Under normal procedures, Hoverman and Quaderer would have gone up onto a catwalk which runs parallel to the rails upon which the bridge of the crane runs. Hoverman would then step onto the bridge, with Quaderer remaining on the catwalk facing the cab trolley and Hoverman, which would allow him to remain in contact with Hoverman and the crane operator. Inexplicably, the three men never communicated with one another prior to Hoverman getting on the bridge. Hoverman went up on the crane apparently without notifying either the crane operator or his assistant. Because the crane operator was unaware that Hoverman was inspecting the bridge wheel housing, he continued running standard production, and did not limit the movement of the crane to just moving the bridge. During the course of Hoverman's inspection, the operator moved the trolley along the length of the bridge, crushing Hoverman.

Plaintiffs' primary contention is that a lockout device,1 coupled with warning signs, would have made the crane inspection safer, and that the lack of an exterior lockout and warnings made the crane unreasonably fit for its intended purpose. Defendant responds that there were lockout devices located in the main electrical control box which could, when used, isolate each motion of the crane, and that this lockout was the type which had been specified by General Motors for manufacture of the crane.

The district judge gave a standard jury instruction on negligence coupled with defendant's requested special instruction, but declined to give plaintiffs' requested instruction.

II.

Plaintiffs maintain that the district court erred by giving defendant's special instruction, which reads as follows:

Defendant Harnischfeger will not be liable if you find that in manufacturing and designing the crane, it carefully and precisely carried out the plans, specifications and directions given to them by General Motors Corporation unless you also find that these plans, specifications and directions were so obviously defective and dangerous that no reasonable manufacturer should follow them.

The overall standard of review is governed by federal law:

Although state law controls the substantive content of jury instructions in diversity actions such as this, "federal law governs our standard of review for determining whether a jury instruction is prejudicial." Teal v.
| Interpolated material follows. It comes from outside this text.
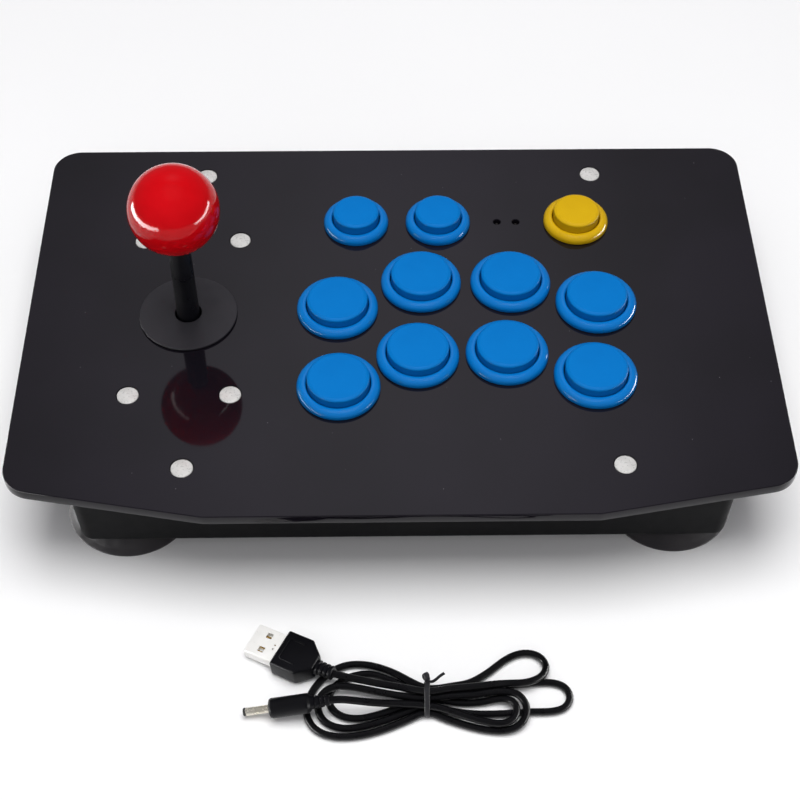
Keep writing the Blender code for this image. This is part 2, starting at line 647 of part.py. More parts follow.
def make_control_board():
    """Radio and button board with its chip, module can and cable headers."""
    (left, front), (right, back) = CONTROL_BOARD
    top = CONTROL_BOARD_UNDER + BOARD_THICKNESS
    outline = [(left, front), (right, front), (right, back), (left, back)]
    board = plate("control_board", [outline], CONTROL_BOARD_UNDER, top)
    joint = top - 0.5 * MM
    chips = bmesh.new()
    add_box(chips, (left + 4 * MM, front + 4 * MM, joint),
            (left + 13 * MM, front + 13 * MM, top + 1.4 * MM))
    add_box(chips, (right - 12 * MM, front + 3 * MM, joint),
            (right - 2 * MM, front + 14 * MM, top + 2.2 * MM))
    add_box(chips, (left + 1.5 * MM, back - 22 * MM, joint),
            (left + 6.5 * MM, back - 4 * MM, top + 5 * MM))
    boolean(board, chips, "UNION")
    finish_look(board, (20, 66, 38), 0.5)


def make_battery_pack():
    form = bmesh.new()
    add_box(form, (-76 * MM, 51.5 * MM, CASE_FLOOR + GAP), (-36 * MM, 81.5 * MM, CASE_FLOOR + 8.3 * MM))
    bmesh.ops.bevel(form, geom=form.edges[:], offset=1.5 * MM, segments=1, affect="EDGES")
    battery = add("battery_pack", mesh_from(form, "battery_pack"))
    finish_look(battery, (190, 192, 198), 0.35, 0.6)


def make_dc_jack():
    """Charging socket: a block on the control board whose round nose fills the case's back hole."""
    board_top = CONTROL_BOARD_UNDER + BOARD_THICKNESS
    block_half = 4 * MM
    nose_end = CASE_BACK - 0.2 * MM
    block_front, block_back = 71 * MM, CASE_BACK - CASE_WALL - GAP
    form = bmesh.new()
    add_box(form, (JACK_X - block_half, block_front, board_top + GAP),
            (JACK_X + block_half, block_back, JACK_HEIGHT + block_half))
    jack = add("dc_jack", mesh_from(form, "dc_jack"))
    along_y = Matrix.Rotation(math.pi / 2, 4, "X")
    nose = bmesh.new()
    nose_start = block_back - MM
    middle = Matrix.Translation((JACK_X, (nose_start + nose_end) / 2, JACK_HEIGHT))
    bmesh.ops.create_cone(nose, cap_ends=True, segments=12, radius1=JACK_NOSE_RADIUS,
                          radius2=JACK_NOSE_RADIUS, depth=nose_end - nose_start, matrix=middle @ along_y)
    boolean(jack, nose, "UNION")
    bore = bmesh.new()
    depth = 11 * MM
    middle = Matrix.Translation((JACK_X, nose_end - depth / 2 + MM, JACK_HEIGHT))
    bmesh.ops.create_cone(bore, cap_ends=True, segments=12, radius1=2.1 * MM, radius2=2.1 * MM,
                          depth=depth, matrix=middle @ along_y)
    boolean(jack, bore, "DIFFERENCE")
    finish_look(jack, (18, 18, 20), 0.4)


def make_status_leds():
    board_top = CONTROL_BOARD_UNDER + BOARD_THICKNESS
    base = 0.5 * MM
    profile = [
        (0, PANEL_TOP - 0.1 * MM), (0.6 * LED_RADIUS, PANEL_TOP - 0.4 * MM),
        (LED_RADIUS, PANEL_TOP - 1.2 * MM),
        (LED_RADIUS, 42 * MM), (LED_RADIUS + base, 42 * MM), (LED_RADIUS + base, 41 * MM),
        (0.9 * MM, 41 * MM), (0.9 * MM, board_top + GAP), (0, board_top + GAP)]
    for number, (x, y) in enumerate(LED_PLACES, 1):
        led = turned(f"status_led_{number}", profile, 8, (x, y, PANEL_TOP))
        finish_look(led, (70, 70, 74), 0.2)


# ---------------------------------------------------------------- charging cable

def make_usb_plug():
    """Flat moulded body with a metal shell; the front end rests on the table."""
    tilt = (0, -USB_RISE, USB_HEADING)
    half, neck = USB_WIDTH / 2, 3.1 * MM
    outline = [(0, half), (0, -half), (USB_SHOULDER, -half), (USB_NECK, -neck),
               (USB_NECK, neck), (USB_SHOULDER, half)]
    body = plate("usb_plug_body", [outline], -USB_THICKNESS / 2, USB_THICKNESS / 2)
    body.location = USB_PLACE
    body.rotation_euler = tilt
    chamfer = body.modifiers.new("Chamfer", "BEVEL")
    chamfer.width = 1.2 * MM
    chamfer.segments = 1
    chamfer.limit_method = "ANGLE"
    relief = bmesh.new()
    start = USB_NECK - 1.5 * MM
    along_x = Matrix.Rotation(math.pi / 2, 4, "Y")
    turn = Matrix.Translation(USB_PLACE) @ Euler(tilt).to_matrix().to_4x4()
    centre = Matrix.Translation(((start + USB_RELIEF_END) / 2, 0, 0))
    bmesh.ops.create_cone(relief, cap_ends=True, segments=12, radius1=USB_RELIEF_RADIUS,
                          radius2=USB_RELIEF_RADIUS - 0.4 * MM, depth=USB_RELIEF_END - start,
                          matrix=turn @ centre @ along_x)
    boolean(body, relief, "UNION")
    finish_look(body, (27, 27, 32), 0.45)

    length, width, thickness = USB_SHELL
    form = bmesh.new()
    add_box(form, (-length - GAP, -width / 2, -thickness / 2), (-GAP, width / 2, thickness / 2))
    shell = add("usb_plug_shell", mesh_from(form, "usb_plug_shell"), USB_PLACE)
    shell.rotation_euler = tilt
    mouth = bmesh.new()
    wall = 0.3 * MM
    add_box(mouth, (-length - MM, wall - width / 2, wall - thickness / 2),
            (-MM, width / 2 - wall, 0))
    bmesh.ops.transform(mouth, matrix=turn, verts=mouth.verts)
    boolean(shell, mouth, "DIFFERENCE")
    finish_look(shell, (215, 212, 205), 0.25, 1)


def make_dc_plug():
    """Barrel plug whose back end rests on the cable's outer loop."""
    body_profile = [
        (0, 0), (DC_BODY_RADIUS - 0.3 * MM, 0), (DC_BODY_RADIUS, -0.4 * MM),
        (DC_BODY_RADIUS, 0.8 * MM - DC_BODY_LENGTH), (2.5 * MM, -DC_BODY_LENGTH),
        (1.9 * MM, -DC_BODY_LENGTH - DC_RELIEF_LENGTH), (0, -DC_BODY_LENGTH - DC_RELIEF_LENGTH)]
    barrel_profile = [
        (0, GAP + 2 * MM), (0.6 * MM, GAP + 2 * MM), (0.6 * MM, DC_BARREL_LENGTH),
        (DC_BARREL_RADIUS, DC_BARREL_LENGTH), (DC_BARREL_RADIUS, GAP), (0, GAP)]
    body = turned("dc_plug_body", body_profile, 16, (0, 0, 0))
    barrel = turned("dc_plug_barrel", barrel_profile, 12, (0, 0, 0))
    for piece in (body, barrel):
        piece.rotation_euler = (0, -math.pi / 2 - DC_RISE, DC_HEADING)
        piece.location = DC_PLACE
    finish_look(body, (24, 24, 28), 0.5)
    finish_look(barrel, (214, 205, 170), 0.2, 1)


def make_cable_hank():
    """Outer shape of the hank: flat loops either side of the tie and the strands on top of them."""
    lower = [(-16, 19), (-25, 15.5), (-30.5, 9.6), (-37, 6), (-43, 2), (-44, -5), (-39, -13),
             (-26, -15), (-8, -11), (0, -5.9), (12, -9), (26, -13), (36, -9), (48, -6), (55, 1),
             (48, 8), (46, 17), (38, 21), (24, 13), (8, 6.2), (0, 5.8), (-6, 10)]
    upper = [(-16, -6), (0, -4.6), (14, -8), (27, -11), (36, -6), (33, 1), (14, 4), (0, 5), (-14, 6)]
    def around_tie(points):
        return [(TIE_X + x * MM, HANK_Y + y * MM) for x, y in points]
    middle = 3.2 * MM
    top = 6.4 * MM
    hank = plate("cable_hank", [smooth_loop(around_tie(lower), 3)], FLOOR_GAP, middle)
    strands = bake(plate("strands_template", [smooth_loop(around_tie(upper), 3)], middle - MM, top))
    form = bmesh.new()
    form.from_mesh(strands)
    boolean(hank, form, "UNION")
    channel = bmesh.new()
    half = 1.5 * MM
    add_box(channel, (TIE_X - half, HANK_Y - 20 * MM, -MM), (TIE_X + half, HANK_Y + 20 * MM, 1.2 * MM))
    boolean(hank, channel, "DIFFERENCE")
    finish_look(hank, (22, 22, 26), 0.4)


def make_cable_tie():
    """Flat band round the middle of the hank, with its twisted end standing at the back."""
    half_y, thickness, half_width = 6.7 * MM, 0.5 * MM, 1 * MM
    low, high = 0.5 * MM, 8.2 * MM
    middle_height = (low + high) / 2
    inner = rectangle(half_y, (high - low) / 2 - 0.1 * MM, 1.2 * MM)
    outer = rectangle(half_y + thickness, (high - low) / 2 + thickness - 0.1 * MM, 1.7 * MM)
    band = plate("cable_tie", [outer, inner], -half_width, half_width)
    band.data.transform(Matrix.Rotation(math.pi / 2, 4, "Z") @ Matrix.Rotation(math.pi / 2, 4, "X"))
    band.location = (TIE_X, HANK_Y, middle_height)
    twist = bmesh.new()
    add_box(twist, (TIE_X - 0.9 * MM, HANK_Y + 4.6 * MM, high),
            (TIE_X + 0.9 * MM, HANK_Y + 6.4 * MM, high + 4 * MM))
    boolean(band, twist, "UNION")
    finish_look(band, (30, 30, 33), 0.5)


# ---------------------------------------------------------------- assembly

for old in list(bpy.data.objects):
    bpy.data.objects.remove(old)
PARTS = make_collection("arcade_joystick_panel")
CUTTERS = make_collection("cutters")

make_top_panel()
make_bottom_case()
make_screws()
make_suction_cups()
make_buttons()
make_lever()
make_pivot_ball()
make_dust_washers()
make_mounting_plate()
make_lever_housing()
make_restrictor_gate()
make_switch_board()
make_control_board()
make_battery_pack()
make_dc_jack()
make_status_leds()
make_usb_plug()
make_dc_plug()
make_cable_hank()
make_cable_tie()
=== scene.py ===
"""Looks of the arcade joystick panel, built round its CAD frame.

Lengths in this file are in millimetres; MM turns them into Blender's metres. The frame has its
origin on the table under the middle of the panel, +X to the player's right and +Y away from
the player.
"""
import math

import bmesh
import bpy
import numpy as np
from mathutils import Matrix, Vector


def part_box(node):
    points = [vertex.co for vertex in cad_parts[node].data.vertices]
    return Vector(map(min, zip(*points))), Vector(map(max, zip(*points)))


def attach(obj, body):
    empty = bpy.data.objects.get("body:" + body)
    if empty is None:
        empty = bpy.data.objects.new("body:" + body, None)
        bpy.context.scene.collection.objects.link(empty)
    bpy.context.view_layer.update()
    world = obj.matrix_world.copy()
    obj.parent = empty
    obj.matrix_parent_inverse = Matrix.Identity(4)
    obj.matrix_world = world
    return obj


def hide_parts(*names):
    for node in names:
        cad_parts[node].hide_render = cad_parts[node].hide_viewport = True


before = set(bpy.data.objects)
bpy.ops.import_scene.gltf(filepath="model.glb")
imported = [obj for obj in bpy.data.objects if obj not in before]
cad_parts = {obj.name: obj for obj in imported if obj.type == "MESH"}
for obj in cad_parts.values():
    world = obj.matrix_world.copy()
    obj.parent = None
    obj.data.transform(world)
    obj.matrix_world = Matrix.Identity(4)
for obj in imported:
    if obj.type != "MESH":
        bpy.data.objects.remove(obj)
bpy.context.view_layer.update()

MM = 0.001

# Heights of the frame, and the clearance between neighbouring parts
PANEL_TOP = 48.5
PANEL_UNDER = 44
TABLE = 0
GAP = 0.3

# ---------------- camera

CAMERA_PLACE = (-6.81, -443.4, 544.7)
CAMERA_PITCH = 51.162                   # degrees below the horizon
CAMERA_YAW = 0.968                      # degrees towards +X
CAMERA_ROLL = 0.279
CAMERA_LENS = 73.56
SENSOR = 36


def make_camera():
    """Camera by its place, pitch, yaw and roll, at the panel's front and above it."""
    data = bpy.data.cameras.new("camera")
    data.lens = CAMERA_LENS
    data.sensor_width = SENSOR
    camera = bpy.data.objects.new("camera", data)
    bpy.context.scene.collection.objects.link(camera)
    yaw = Matrix.Rotation(-math.radians(CAMERA_YAW), 4, "Z")
    pitch = Matrix.Rotation(math.radians(90 - CAMERA_PITCH), 4, "X")
    roll = Matrix.Rotation(math.radians(CAMERA_ROLL), 4, "Z")
    camera.matrix_world = Matrix.Translation(Vector(CAMERA_PLACE) * MM) @ yaw @ pitch @ roll
    bpy.context.scene.camera = camera


# ---------------- mesh tools

def add_object(name, data, matrix=None):
    obj = bpy.data.objects.new(name, data)
    if matrix is not None:
        obj.matrix_world = matrix
    bpy.context.scene.collection.objects.link(obj)
    return obj


def at(x, y, z=0):
    return Matrix.Translation((x * MM, y * MM, z * MM))


def centre_of(node):
    """Middle of a CAD node's box in plan, in millimetres."""
    low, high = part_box(node)
    return (low.x + high.x) / 2 / MM, (low.y + high.y) / 2 / MM


def from_bmesh(name, form):
    bmesh.ops.scale(form, vec=(MM, MM, MM), verts=form.verts)
    mesh = bpy.data.meshes.new(name)
    form.to_mesh(mesh)
    form.free()
    return mesh


def shade(mesh, angle=35):
    mesh.shade_smooth()
    mesh.set_sharp_from_angle(angle=math.radians(angle))
    return mesh


def soften(profile, closed=False, steps=5, margin=0.12):
    """Round the corners of a profile of (radius, height, rounding) points, with an edge kept flat
    up to a small margin from each round."""
    points = []
    count = len(profile)
    for i, corner in enumerate(profile):
        here = Vector(corner[:2])
        rounding = corner[2] if len(corner) > 2 else 0
        if rounding == 0 or (not closed and i in (0, count - 1)):
            points.append(here)
            continue
        before = Vector(profile[i - 1][:2]) - here
        after = Vector(profile[(i + 1) % count][:2]) - here
        half = before.angle(after) / 2
        reach = min(rounding / math.tan(half), 0.46 * before.length, 0.46 * after.length)
        radius = reach * math.tan(half)
        before.normalize()
        after.normalize()
        middle = here + (before + after).normalized() * radius / math.sin(half)
        start = here + before * reach - middle
        turn = start.angle_signed(here + after * reach - middle)
        points.append(here + before * (reach + margin))
        for k in range(steps + 1):
            points.append(middle + Matrix.Rotation(-turn * k / steps, 2) @ start)
        points.append(here + after * (reach + margin))
    return [(max(p.x, 0), p.y) for p in points]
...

E.I. DuPont de Nemours & Company, 728 F.2d 799, 802 (6th Cir.1984). The "critical inquiry is whether the instructions as a whole provide the jury with sufficient guidance concerning the issues to be tried." Id. Even a charge that contains an "inaccurate or ambiguous statement does not constitute reversible error if the inaccuracy or ambiguity is unlikely to mislead the jury." Id.

Bagherzadeh v. Roeser, 825 F.2d 1000, 1003 (6th Cir.1987). The state law controlling the content of special jury instructions in Michigan can be found in Jones v. Porretta, 428 Mich. 132, 146, 405 N.W.2d 863 (1987):

In all events, like the Standard Jury Instructions, the giving of supplemental instructions are to be determined by the trial court "not in an abstract or theoretical sense, but in the context of the 'personality' of the particular case on trial, and with due regard for the adversaries' theories of the case and of counsel's legitimate desire to structure jury argument around anticipated jury instruction." (Citation omitted.)

The heart of plaintiffs' theory of recovery is that defendant failed to supply the crane with a lockout device which would have prevented the trolley from moving laterally, a theory similar to one relied upon by the plaintiff in Spangler v. Kranco, Inc., 481 F.2d 373 (4th Cir.1973). In Spangler, a plumbing subcontractor's employee was injured when struck by an overhead crane at a construction project.